● Data entries
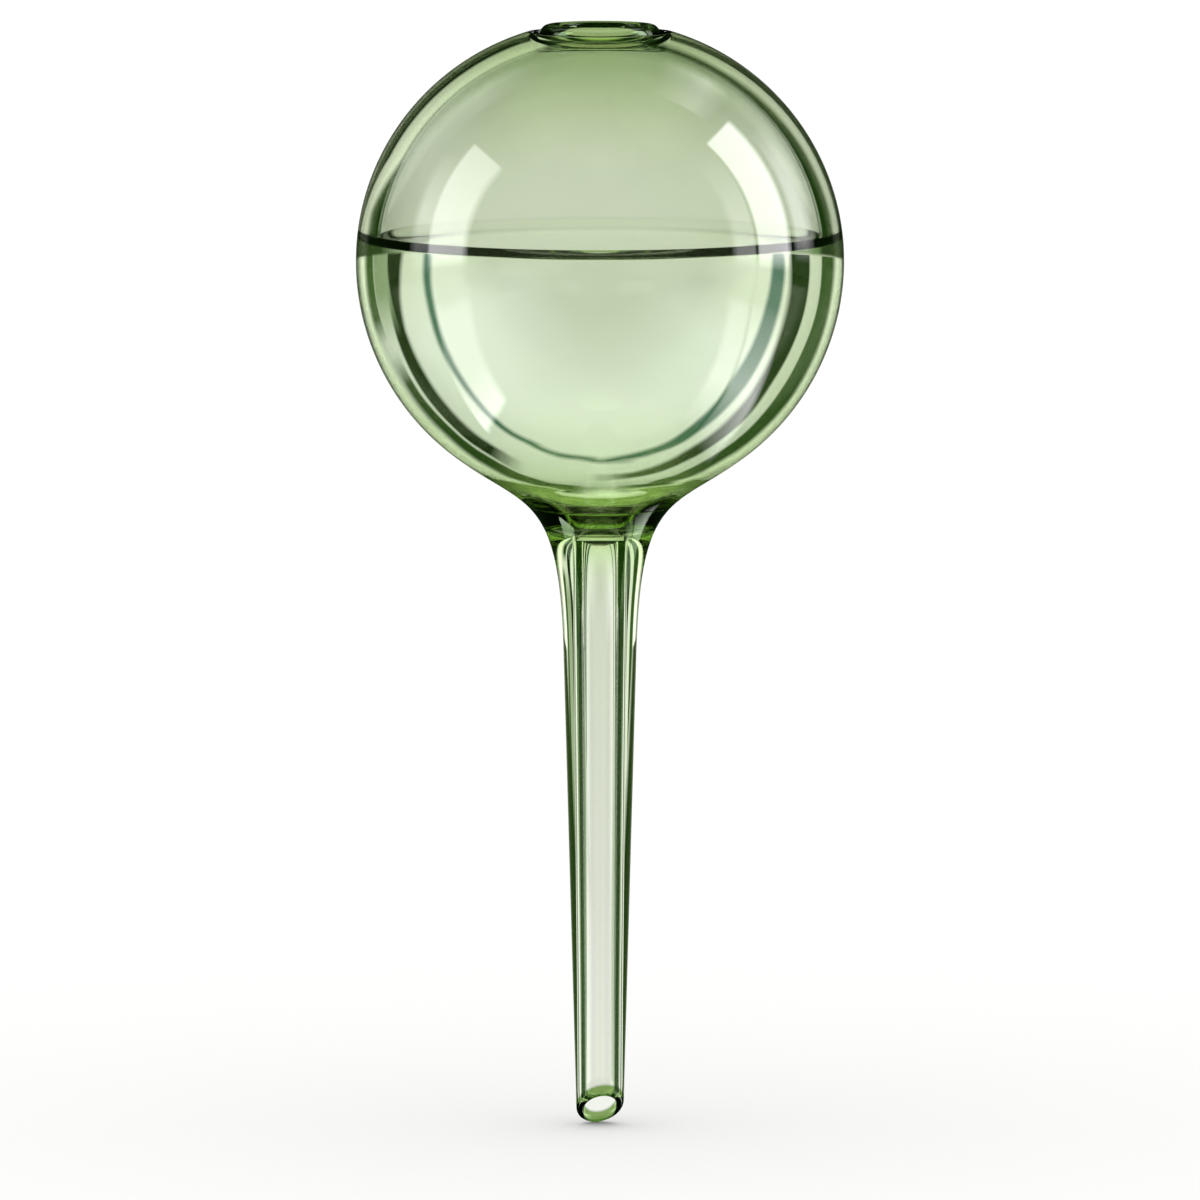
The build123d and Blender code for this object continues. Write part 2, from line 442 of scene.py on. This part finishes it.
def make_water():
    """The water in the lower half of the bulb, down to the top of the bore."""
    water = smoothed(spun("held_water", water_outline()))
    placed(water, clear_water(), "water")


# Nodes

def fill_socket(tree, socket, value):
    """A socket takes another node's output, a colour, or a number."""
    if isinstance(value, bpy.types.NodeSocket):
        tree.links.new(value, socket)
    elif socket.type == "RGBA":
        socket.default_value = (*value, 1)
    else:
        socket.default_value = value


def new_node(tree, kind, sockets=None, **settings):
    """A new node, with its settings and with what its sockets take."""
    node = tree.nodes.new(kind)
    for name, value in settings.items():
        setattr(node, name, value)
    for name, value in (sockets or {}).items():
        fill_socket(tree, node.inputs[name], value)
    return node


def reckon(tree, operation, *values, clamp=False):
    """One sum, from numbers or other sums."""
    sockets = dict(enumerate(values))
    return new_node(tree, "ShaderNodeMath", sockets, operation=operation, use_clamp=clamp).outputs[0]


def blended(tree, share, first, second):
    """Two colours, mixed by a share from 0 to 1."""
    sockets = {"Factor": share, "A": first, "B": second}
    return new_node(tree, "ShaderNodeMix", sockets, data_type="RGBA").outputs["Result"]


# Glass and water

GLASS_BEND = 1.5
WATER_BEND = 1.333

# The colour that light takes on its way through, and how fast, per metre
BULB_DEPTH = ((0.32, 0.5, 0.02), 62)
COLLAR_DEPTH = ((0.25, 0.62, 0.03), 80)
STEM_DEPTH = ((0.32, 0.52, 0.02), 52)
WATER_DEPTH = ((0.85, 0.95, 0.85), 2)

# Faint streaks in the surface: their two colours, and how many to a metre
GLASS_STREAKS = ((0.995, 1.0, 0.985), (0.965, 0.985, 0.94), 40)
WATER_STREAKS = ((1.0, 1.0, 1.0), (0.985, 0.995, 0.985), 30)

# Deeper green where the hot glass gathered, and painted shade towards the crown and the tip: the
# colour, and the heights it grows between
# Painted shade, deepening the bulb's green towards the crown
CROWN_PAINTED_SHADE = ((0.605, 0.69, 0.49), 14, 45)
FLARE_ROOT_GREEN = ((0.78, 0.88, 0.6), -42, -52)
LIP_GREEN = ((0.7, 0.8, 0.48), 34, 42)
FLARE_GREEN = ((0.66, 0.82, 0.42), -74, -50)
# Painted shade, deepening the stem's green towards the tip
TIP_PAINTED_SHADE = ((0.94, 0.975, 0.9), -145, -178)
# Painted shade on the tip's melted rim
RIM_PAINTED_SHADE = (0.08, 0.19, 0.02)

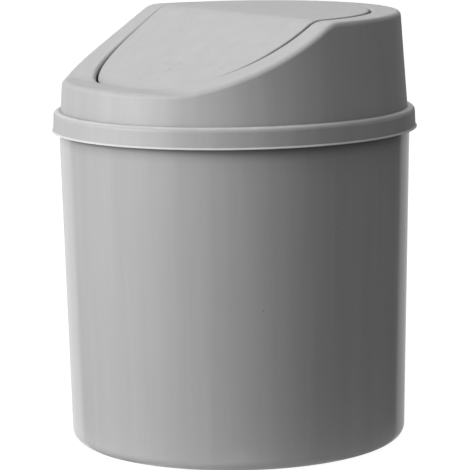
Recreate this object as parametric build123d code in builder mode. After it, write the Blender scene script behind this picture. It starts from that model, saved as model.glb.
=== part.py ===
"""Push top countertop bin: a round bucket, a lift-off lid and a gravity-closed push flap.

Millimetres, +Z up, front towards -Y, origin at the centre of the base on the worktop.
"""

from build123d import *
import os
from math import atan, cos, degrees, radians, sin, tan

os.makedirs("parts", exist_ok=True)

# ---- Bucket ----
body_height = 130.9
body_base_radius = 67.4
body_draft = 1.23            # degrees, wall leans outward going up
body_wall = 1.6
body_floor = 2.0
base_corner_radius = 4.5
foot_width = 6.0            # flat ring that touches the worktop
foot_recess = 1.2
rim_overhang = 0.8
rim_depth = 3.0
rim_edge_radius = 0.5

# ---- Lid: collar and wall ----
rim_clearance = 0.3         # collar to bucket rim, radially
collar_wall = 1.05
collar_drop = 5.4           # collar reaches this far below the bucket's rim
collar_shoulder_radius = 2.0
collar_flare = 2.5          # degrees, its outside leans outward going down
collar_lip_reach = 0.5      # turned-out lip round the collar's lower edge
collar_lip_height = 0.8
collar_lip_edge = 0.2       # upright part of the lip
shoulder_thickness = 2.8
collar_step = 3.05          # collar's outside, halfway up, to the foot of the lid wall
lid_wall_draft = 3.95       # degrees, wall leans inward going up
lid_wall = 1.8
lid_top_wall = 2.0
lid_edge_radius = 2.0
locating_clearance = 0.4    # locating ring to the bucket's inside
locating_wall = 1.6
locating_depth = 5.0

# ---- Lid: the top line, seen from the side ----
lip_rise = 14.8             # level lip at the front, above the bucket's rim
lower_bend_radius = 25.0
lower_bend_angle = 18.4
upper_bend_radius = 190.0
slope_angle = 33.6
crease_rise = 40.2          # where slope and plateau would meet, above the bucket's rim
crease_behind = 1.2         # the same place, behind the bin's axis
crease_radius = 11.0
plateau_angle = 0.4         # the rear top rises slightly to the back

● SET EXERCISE
Across all the entries, count the lines that contain the word "behind" and give the number by itself.

● OUTPUT OF THE EXERCISE
2